Currently, the classifier is divided into a one-class classifier and a multiclass classifier according to the number of categories of training samples [38]. The multiclass classifiers are used mainly for classification problems where the training samples are sufficient and the data of different categories are relatively balanced. Different types of training samples are needed to construct the classification function, and the sample classification is achieved by determining the optimization points between different categories. A one-class classifier is mainly used in scenarios where multiple types of training samples cannot be obtained or are too expensive to obtain. This classifier needs a training sample from only one target category. The training sample of this category is used to construct a closed cover. The unknown test sample is determined as a target or non-target. An SVDD is often used in the field of abnormal data detection and is a very typical classifier.
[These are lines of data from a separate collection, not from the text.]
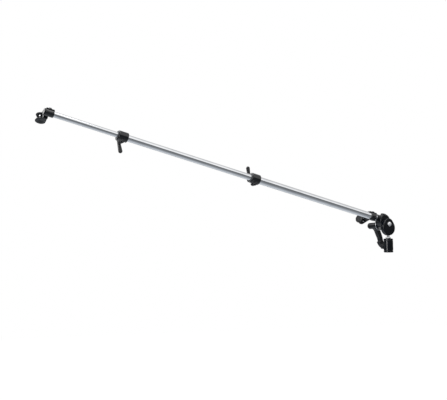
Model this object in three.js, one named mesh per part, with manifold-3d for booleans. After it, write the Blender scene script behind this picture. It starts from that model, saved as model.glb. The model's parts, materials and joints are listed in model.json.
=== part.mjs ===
// A telescopic holder arm on a tilting head, with a swivelling spring clip near each end.
// Millimetres, +Z up. The origin is the centre of the mouth of the head's spigot socket.
// The arm runs towards -X and the tilt bolt lies along Y, with its lock lever on the +Y side.

import * as THREE from 'three';
import { mergeVertices } from 'three/addons/utils/BufferGeometryUtils.js';
import Module from 'manifold-3d';

const wasm = await Module();
wasm.setup();

// Shared clearances and the number of flats round a circle
const seatGap = 0.3;        // between two pieces that touch or run on each other
const cutOverrun = 2;       // how far a cutting tool runs past the face it cuts
const flats = { large: 24, medium: 18, small: 12, tiny: 6 };
const arcSteps = { large: 10, small: 6, wire: 3, spline: 3 };   // steps along an outline's curves
const bevelSteps = 2;

// Pose of the arm as it is stored
const armRise = THREE.MathUtils.degToRad(11.5);     // the arm climbs towards its far end
const clipRoll = THREE.MathUtils.degToRad(13.4);    // the clips hang back and down

// How each clip leans towards the arm's far end, and turns about its post
const rightClip = { lean: THREE.MathUtils.degToRad(18), turn: 0 };
const leftClip = { lean: THREE.MathUtils.degToRad(13), turn: THREE.MathUtils.degToRad(90) };

// Socket, neck and tilt joint
const barrel = {
  radius: 13.2, height: 39, boreRadius: 8.2, boreDepth: 34,
  chamfer: 1.2, mouthChamfer: 0.6, grooveDepth: 0.7, grooveWidth: 1.8, grooveInset: 4,
};
const lockScrew = {
  radius: 4, height: 18, headRadius: 7.5, headLength: 11, neckLength: 2.5, neckRadius: 5.5,
  chamfer: 1, fluteRadius: 2.2, fluteDepth: 0.9, fluteCount: 8,
};
const stud = { radius: 4, holdInBarrel: 4.2, holdInKnuckle: 13 };
const jamNut = { radius: 7.4, height: 4, chamfer: 0.6, sides: 6 };
const tiltHeight = 80;       // the tilt bolt's height over the socket's mouth
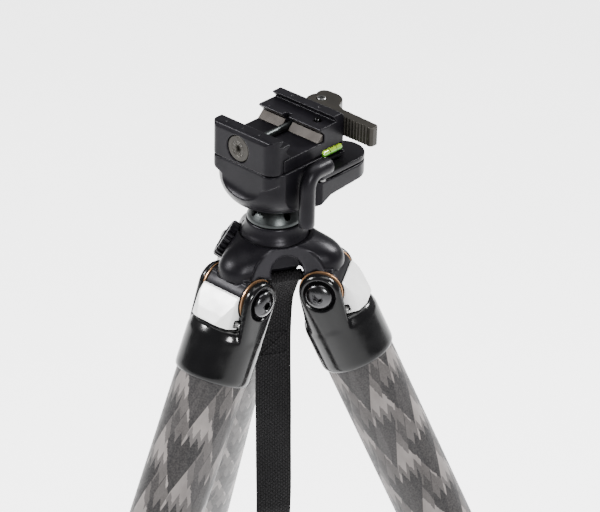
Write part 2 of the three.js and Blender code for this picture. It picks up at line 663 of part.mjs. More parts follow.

In the training phase, training samples from only one type of target are needed to obtain the optimal classification surface [36]. Assuming that the radius of the hypersphere found in the high-dimensional feature space is *R*_{ϕ} and that the sphere center vector of the hypersphere is *a*_{ϕ} , the expression for any point on the hypersphere *ϕ*(*x*_{i}) is \( {\left\Vert \phi \left({x}_i\right)-{a}_{\phi}\right\Vert}^2={R}_{\phi}^2 \). Therefore, the solution process for the optimal classification surface of the SVDD can be expressed as

$$ \left\{\begin{array}{l}\min\;{\mathtt{R}}_{\phi}^2+\mathtt{C}\sum \limits_{\mathtt{i}=1}^l{\xi}_i\\ {}s.t.{\left\Vert \phi \left({x}_i\right)-{a}_{\phi}\right\Vert}^2\le {\mathtt{R}}_{\phi}^2+{\xi}_i,{\xi}_i\ge 0,i=1,2,\cdots, l\end{array}\right. $$

(14)

in which *l* is the number of sample points, *C* is the penalty coefficient, and *ξ*_{i} is the Lagrange multiplier corresponding to the *i*-th sample. With the Lagrange multiplier method, we can obtain the dual optimization problem

$$ \left\{\begin{array}{l}\max \sum \limits_{i=1}^l{\beta}_i\mathtt{K}\left({\mathtt{x}}_i,{\mathtt{x}}_j\right)\hbox{-} \sum \limits_{i=1}^l\sum \limits_{j=1}^l{\beta}_i{\beta}_j\mathtt{K}\left({\mathtt{x}}_{\mathtt{i}},{\mathtt{x}}_{\mathtt{j}}\right)\\ {}s.t.\sum \limits_{i=1}^l{\beta}_i=1,{\beta}_i\in \left[0,C\right],i=1,2,\cdots, l\end{array}\right. $$

(15)

in which the kernel function *K*(*x*_{i}, *x*_{j}) = *ϕ*^{T}(*x*_{i})*ϕ*(*x*_{i}) and *β*_{i} is the Lagrange multiplier. In the process of solving the dual optimization problem, the expression of the sphere center vector of the hypersphere is obtained:

$$ {a}_{\phi }=\sum \limits_{i=1}^l{\beta}_i\phi \left({x}_i\right) $$

(16)

With the Lagrange multiplier and any support vector on the hypersphere *ϕ*(*x*), the radius of the hypersphere can be obtained:

$$ {\displaystyle \begin{array}{c}{R}_{\phi }=K\left(x,x\right)-2\sum \limits_{i=1}^l{\beta}_iK\left({x}_i,x\right)\\ {}+\sum \limits_{i=1}^l\sum \limits_{j=1}^l{\beta}_i{\beta}_jK\left({x}_i,{x}_j\right)\end{array}} $$

(17)

Any sample point *x* becomes *ϕ*(*x*) after being mapped to the high-dimensional feature space, and the decision-making method is

$$ {f}_{\phi }(x)={\left\Vert \phi (x)-{a}_{\phi}\right\Vert}^2-{R}_{\phi}^2 $$

(18)

When *f*_{ϕ}(*x*) ≤ 0, *x* is the target sample. Otherwise, *x* is an abnormal sample.